Rubin approached 12 Songs in a similar fashion. As Diamond recounts in the album’s liner notes, "Early on, Rick and I would just sit around for hours listening to music like a couple of teenagers. It was a free-for-all. I wanted to listen to rock-and-roll classics but Rick had a list of my old records that he wanted to talk about, mostly stuff I hadn’t listened to in years . . . Then we moved on to music by other people and got into some interesting musical styles." It’s so tempting to imagine what might have happened if Diamond had taken the hint and found more than inspiration in those listening sessions — if he’d come away with the same sort of mix of covers and originals that Cash was amenable to. Instead, Diamond locked himself away and wrote an entire album of new material.

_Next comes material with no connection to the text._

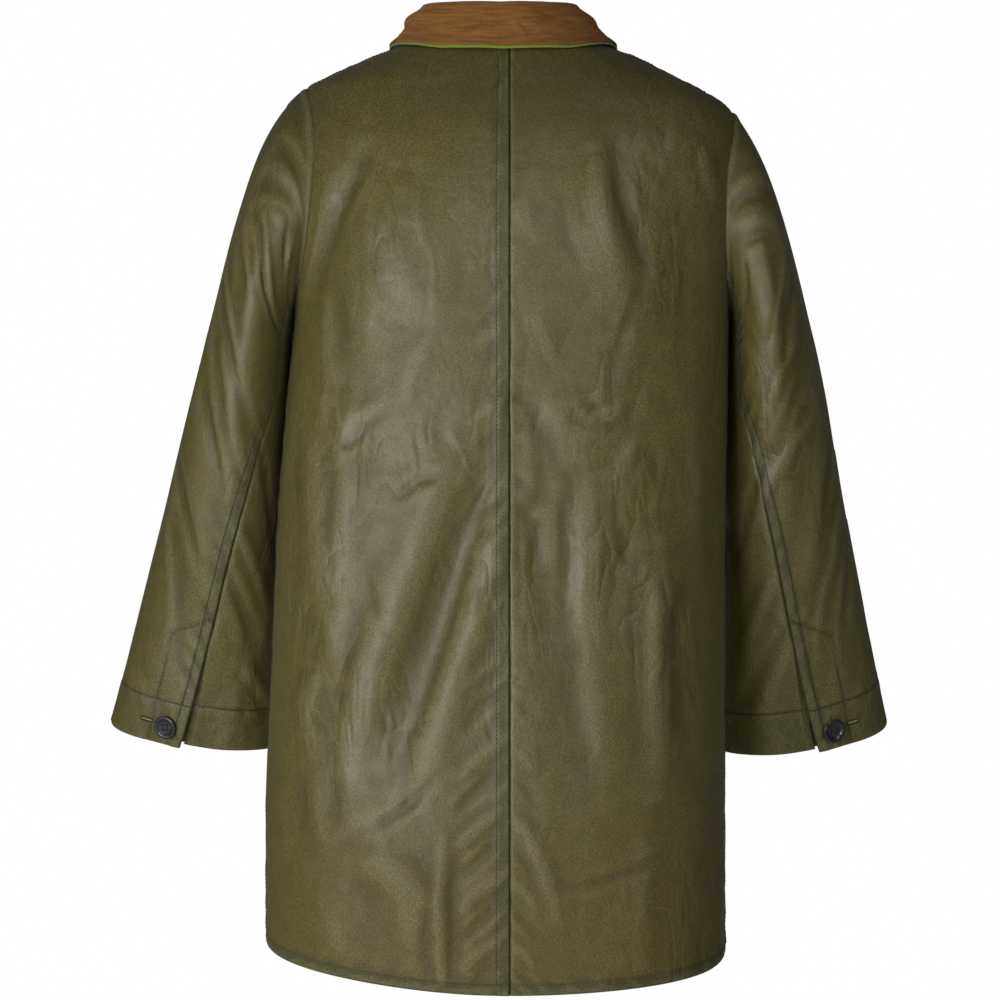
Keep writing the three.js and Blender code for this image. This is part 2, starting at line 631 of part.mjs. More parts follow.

During the sessions, Rubin did convince Diamond to play guitar for the first time since the late ’60s. That, along with low-key accompaniment by the likes of Mike Campbell, Smokey Hormel, and Benmont Tench, ensured that 12 Songs would be Diamond’s finest-sounding disc in decades. And Rubin also inspired some of Diamond’s best songwriting in years. But that’s not saying much: it’s been forever since Diamond recorded a truly affecting song, and just as long since the production on one of his albums has even approached tasteful. One hopes that Diamond will take to heart the warm reception 12 Songs has received, that he’ll see it as the start of a new phase in his career, and that he’ll develop a better sense of what made those Cash albums so special. With 12 Songs, he’s taken a step in the right direction. But there’s nothing here half as memorable as "Solitary Man" — and I mean Cash’s version.